Look through the material below and copy exactly the lines from the line with "Continue the Blender" to the line with "DOT_GAP = 0.25", those two lines included.

============

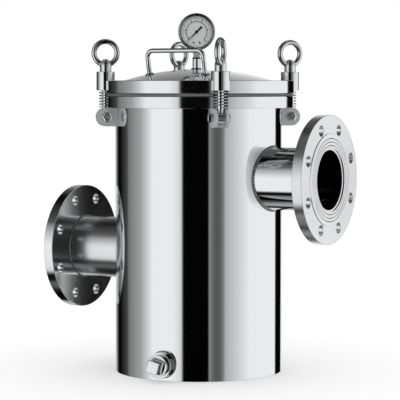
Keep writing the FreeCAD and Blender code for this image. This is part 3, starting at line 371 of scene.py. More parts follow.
def cylinder(radius, low, high, steps=96):
    return lathe(((0, low), (radius, low), (radius, high), (0, high)), 0, steps)


print("softened square has", len(soften(((1, 0), (2, 0), (2, 1), (1, 1)), 0.1)), "points")

# %% [markdown]
# A mesh is made in millimetres in a frame of its own, where the maths is simple, and then put in its place
# with a matrix. The object keeps that matrix, so that its local Z axis is the axis it was turned on.

# %% Frames and objects


def axes(origin, z_axis=(0, 0, 1), x_axis=(1, 0, 0)):
    """Frame with its own Z and X directions, in millimetres."""
    z = Vector(z_axis).normalized()
    x = (Vector(x_axis) - z * Vector(x_axis).dot(z)).normalized()
    y = z.cross(x)
    rotation = Matrix((x, y, z)).transposed().to_4x4()
    return Matrix.Translation(Vector(origin)) @ rotation


def in_metres(matrix):
    return Matrix.Translation(matrix.translation * MM) @ matrix.to_3x3().to_4x4()


def plain_object(name, mesh, matrix=Matrix()):
    """Put a mesh that is in millimetres into the scene, in metres."""
    data = bpy.data.meshes.new(name)
    mesh.to_mesh(data)
    mesh.free()
    data.transform(Matrix.Scale(MM, 4))
    item = bpy.data.objects.new(name, data)
    bpy.context.scene.collection.objects.link(item)
    item.matrix_world = in_metres(matrix)
    return item


def taken_mesh(item):
    """Take an object's mesh back, in millimetres, and remove the object."""
    mesh = bmesh.new()
    mesh.from_mesh(item.data)
    mesh.transform(Matrix.Scale(1 / MM, 4))
    bpy.data.objects.remove(item)
    return mesh


def merged(parts):
    """Join (mesh, frame) pairs in one mesh."""
    whole = bmesh.new()
    for part, matrix in parts:
        copy = bpy.data.meshes.new("part")
        part.to_mesh(copy)
        copy.transform(matrix)
        whole.from_mesh(copy)
        bpy.data.meshes.remove(copy)
    return whole


print("a frame that looks along X:", [round(value) for value in axes((0, 0, 0), (1, 0, 0)).col[2]])

# %% [markdown]
# Holes and flats are cut with booleans, as a drill or a mill would. The exact solver is slower than the
# fast one but leaves clean edges. After that, faces that meet at a low angle are shaded as one surface,
# and weighted normals keep the flat ones flat up to their edges.

# %% Cutting and shading
BEVEL_FROM = math.radians(40)


def settle(item):
    """Apply an object's modifiers to its mesh."""
    bpy.context.view_layer.update()
    graph = bpy.context.evaluated_depsgraph_get()
    data = bpy.data.meshes.new_from_object(item.evaluated_get(graph))
    old = item.data
    item.modifiers.clear()
    item.data = data
    data.name = item.name
    bpy.data.meshes.remove(old)


def carve(item, cutters, operation="DIFFERENCE"):
    """Cut (mesh, frame) pairs out of an object, or join them to it."""
    for mesh, matrix in cutters:
        tool = plain_object("tool", mesh, matrix)
        step = item.modifiers.new("carve", "BOOLEAN")
        step.operation = operation
        step.solver = "EXACT"
        step.object = tool
        settle(item)
        bpy.data.objects.remove(tool)


def shade(item, angle):
    """Shade smooth, apart from edges that are sharper than an angle in degrees."""
    item.data.shade_smooth()
    item.data.set_sharp_from_angle(angle=math.radians(angle))


def smooth(item, angle=33.0, bevel=0.0, segments=2):
    """Bevel the sharp edges if asked, and shade so that flat faces stay flat up to their edges."""
    if bevel:
        edge = item.modifiers.new("edge", "BEVEL")
        edge.width = bevel * MM
        edge.segments = segments
        edge.limit_method = "ANGLE"
        edge.angle_limit = BEVEL_FROM
        settle(item)
    shade(item, angle)
    weigh = item.modifiers.new("weigh", "WEIGHTED_NORMAL")
    weigh.keep_sharp = True
    settle(item)


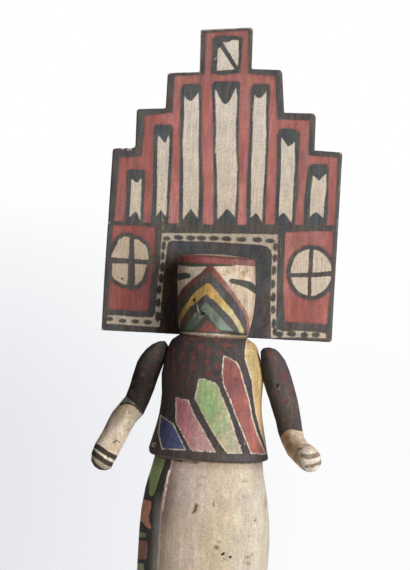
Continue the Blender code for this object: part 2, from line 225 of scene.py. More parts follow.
# Board, the dots of the band: (across, up), half length and half width. Upright ones come second
LYING_DOTS = (
    (-26.7, 225.3, 1.4, 0.9), (-20.8, 226.2, 1.9, 0.95), (-15.0, 226.3, 1.9, 1.0),
    (-9.6, 226.5, 2.0, 0.95), (-3.2, 226.8, 2.1, 1.05), (3.1, 226.8, 2.1, 1.05),
    (10.7, 227.0, 2.1, 1.0), (18.5, 227.3, 2.1, 1.1), (24.9, 227.1, 1.9, 0.95),
    (-52.9, 183.5, 1.3, 0.85), (-46.4, 183.0, 1.4, 0.8), (-40.1, 183.0, 1.6, 0.9),
    (-33.8, 183.0, 1.7, 0.95), (32.2, 180.8, 1.9, 1.1), (38.4, 181.2, 2.1, 1.1),
    (44.7, 181.2, 1.6, 1.0), (50.3, 181.4, 1.7, 0.95),
)
UPRIGHT_DOTS = (
    (-28.0, 221.6, 1.9, 0.9), (-28.2, 216.6, 1.7, 0.85), (-28.2, 211.0, 1.9, 0.9),
    (-28.4, 205.3, 1.9, 0.9), (-29.1, 199.5, 1.9, 0.9), (-29.1, 193.0, 1.9, 0.9),
    (-29.0, 186.0, 2.1, 1.0), (27.6, 224.3, 1.7, 0.85), (27.7, 218.6, 1.7, 0.85),
    (27.7, 212.6, 1.8, 0.9), (27.7, 205.5, 1.8, 0.9), (28.1, 199.0, 2.0, 0.95),
    (28.4, 192.8, 1.8, 0.9), (29.1, 186.0, 2.0, 0.9), (29.9, 181.8, 1.5, 0.9),
)
DOT_GAP = 0.25

# Marks are strokes, with a path and a width, and ovals, with a middle, half sizes and a turn.
# Board, edges rubbed to bare wood, chips and pits, and hollows: middle, half sizes and depth
BOARD_RUBBED = ((((-15.6, 330.4), (10.0, 333.2)), 1.3), (((-15.2, 309.0), (-15.4, 330.5)), 1.0))
BOARD_CHIPS = {
    "strokes": ((((-29.8, 237.5), (-29.2, 234.0), (-28.5, 229.6)), 0.3),),
    "ovals": (
        ((-51.2, 269.0), (1.0, 0.6)), ((-48.0, 268.6), (1.4, 0.5)), ((-7.5, 316.6), (0.9, 0.35), 0.6),
        ((-56.0, 231.6), (0.6, 0.5)), ((-21.7, 233.0), (0.25, 1.8)), ((-5.0, 271.0), (0.3, 1.6)),
    ),
}
BOARD_PITS = {"ovals": (((-48.0, 204.0), (0.6, 0.6)),)}
BOARD_DENTS = (
    ((-51.2, 269.6), (1.3, 0.9), 0.5), ((-47.6, 269.6), (2.2, 0.8), 0.6), ((-48.0, 204.0), (0.7, 0.7), 0.5),
)
# Board, how deep the waves of the knife are against the rounded pieces
BOARD_EVENNESS = 0.7

# Face, the foot of the red band under the crown, how far in it goes on the dome, and the dark line
CROWN_BAND_FOOT = (
    (-70.0, 213.8), (-20.0, 213.8), (-12.0, 214.0), (-4.0, 213.9), (4.0, 214.1), (10.0, 214.1),
    (18.0, 213.9), (70.0, 213.8),
)
CROWN_CAP_RADIUS = 13.0
CROWN_LINE = (
    (-70.0, 214.4), (-14.0, 214.4), (-4.0, 214.2), (3.0, 214.3), (8.5, 214.3), (8.5, 213.7),
    (3.0, 213.1), (-4.0, 212.5), (-10.0, 212.1), (-14.0, 211.9), (-19.0, 212.3), (-70.0, 212.6),
)
EYES = (
    ((-13.1, 207.2), (-14.3, 208.4), (-16.5, 208.9), (-19.0, 208.4), (-23.0, 208.0),
     (-23.0, 204.4), (-19.0, 204.9), (-16.0, 205.7), (-14.0, 206.3)),
    ((5.2, 206.0), (6.5, 207.2), (12.0, 206.8), (16.0, 206.3), (18.2, 204.8), (20.5, 203.6),
     (20.5, 199.8), (18.5, 200.5), (16.0, 202.0), (13.0, 203.3), (10.0, 204.2), (7.0, 204.8)),
)
# Face, the nested chevrons, each from the lower left over the top to the lower right
RED_OUTER = (
    (-24.0, 179.7), (-23.0, 188.0), (-21.5, 193.0), (-19.5, 197.0), (-17.0, 201.5),
    (-13.0, 205.5), (-9.0, 209.0), (-5.8, 212.4), (-4.0, 213.0), (-2.3, 212.3), (2.0, 207.5),
    (6.0, 203.0), (10.0, 198.0), (14.0, 193.0), (16.5, 188.0), (17.3, 183.0), (17.3, 179.7),
)
RED_INNER = (
    (-22.5, 179.7), (-21.2, 187.6), (-19.4, 192.4), (-17.3, 196.3), (-14.8, 200.3),
    (-12.4, 202.8), (-9.4, 205.8), (-5.8, 209.2), (-4.5, 209.8), (-3.5, 208.9),
    (1.0, 204.5), (6.0, 200.0), (10.0, 195.5), (13.5, 191.0), (15.5, 186.0), (16.0, 179.7),
)
CHEVRON_FEET = ((16.0, 179.6), (-22.5, 179.6))
YELLOW_OUTER = (
    (-19.0, 180.4), (-19.0, 183.0), (-18.3, 186.2), (-17.0, 190.0), (-14.3, 194.4), (-11.8, 198.4),
    (-9.3, 201.0), (-5.8, 204.0), (-4.0, 204.3), (-3.3, 203.5), (0.0, 200.0), (4.0, 195.5),
    (8.0, 191.5), (12.0, 186.0), (14.2, 182.0), (14.3, 179.7),
)
YELLOW_INNER = (
    (-18.0, 180.4), (-17.3, 183.6), (-15.5, 187.9), (-13.2, 191.6), (-10.0, 194.4),
    (-7.6, 196.8), (-6.2, 198.1), (-5.0, 198.6), (-3.6, 197.0), (-1.5, 196.0), (2.0, 192.8),
    (6.0, 189.0), (9.0, 186.0), (11.0, 183.0), (12.3, 180.5),
)
GREEN_OUTER = (
    (-15.2, 180.5), (-14.5, 182.0), (-12.5, 186.0), (-10.0, 189.0), (-8.0, 191.5),
    (-6.3, 194.0), (-5.3, 194.8), (-1.0, 190.8), (3.0, 187.0), (6.0, 184.0), (9.3, 181.0),
)
GREEN_INNER = (
    (-11.5, 180.6), (-10.5, 182.0), (-8.0, 185.0), (-5.5, 188.0), (-4.6, 188.6), (-3.4, 187.4),
    (-1.5, 185.0), (1.0, 182.5), (3.2, 181.2),
)
CHIN_TRIANGLE = ((-4.2, 185.9), (-8.2, 180.0), (3.0, 180.2), (-1.0, 183.0))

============

→ **ANSWER FOR THIS EXERCISE**
Continue the Blender code for this object: part 2, from line 225 of scene.py. More parts follow.
# Board, the dots of the band: (across, up), half length and half width. Upright ones come second
LYING_DOTS = (
    (-26.7, 225.3, 1.4, 0.9), (-20.8, 226.2, 1.9, 0.95), (-15.0, 226.3, 1.9, 1.0),
    (-9.6, 226.5, 2.0, 0.95), (-3.2, 226.8, 2.1, 1.05), (3.1, 226.8, 2.1, 1.05),
    (10.7, 227.0, 2.1, 1.0), (18.5, 227.3, 2.1, 1.1), (24.9, 227.1, 1.9, 0.95),
    (-52.9, 183.5, 1.3, 0.85), (-46.4, 183.0, 1.4, 0.8), (-40.1, 183.0, 1.6, 0.9),
    (-33.8, 183.0, 1.7, 0.95), (32.2, 180.8, 1.9, 1.1), (38.4, 181.2, 2.1, 1.1),
    (44.7, 181.2, 1.6, 1.0), (50.3, 181.4, 1.7, 0.95),
)
UPRIGHT_DOTS = (
    (-28.0, 221.6, 1.9, 0.9), (-28.2, 216.6, 1.7, 0.85), (-28.2, 211.0, 1.9, 0.9),
    (-28.4, 205.3, 1.9, 0.9), (-29.1, 199.5, 1.9, 0.9), (-29.1, 193.0, 1.9, 0.9),
    (-29.0, 186.0, 2.1, 1.0), (27.6, 224.3, 1.7, 0.85), (27.7, 218.6, 1.7, 0.85),
    (27.7, 212.6, 1.8, 0.9), (27.7, 205.5, 1.8, 0.9), (28.1, 199.0, 2.0, 0.95),
    (28.4, 192.8, 1.8, 0.9), (29.1, 186.0, 2.0, 0.9), (29.9, 181.8, 1.5, 0.9),
)
DOT_GAP = 0.25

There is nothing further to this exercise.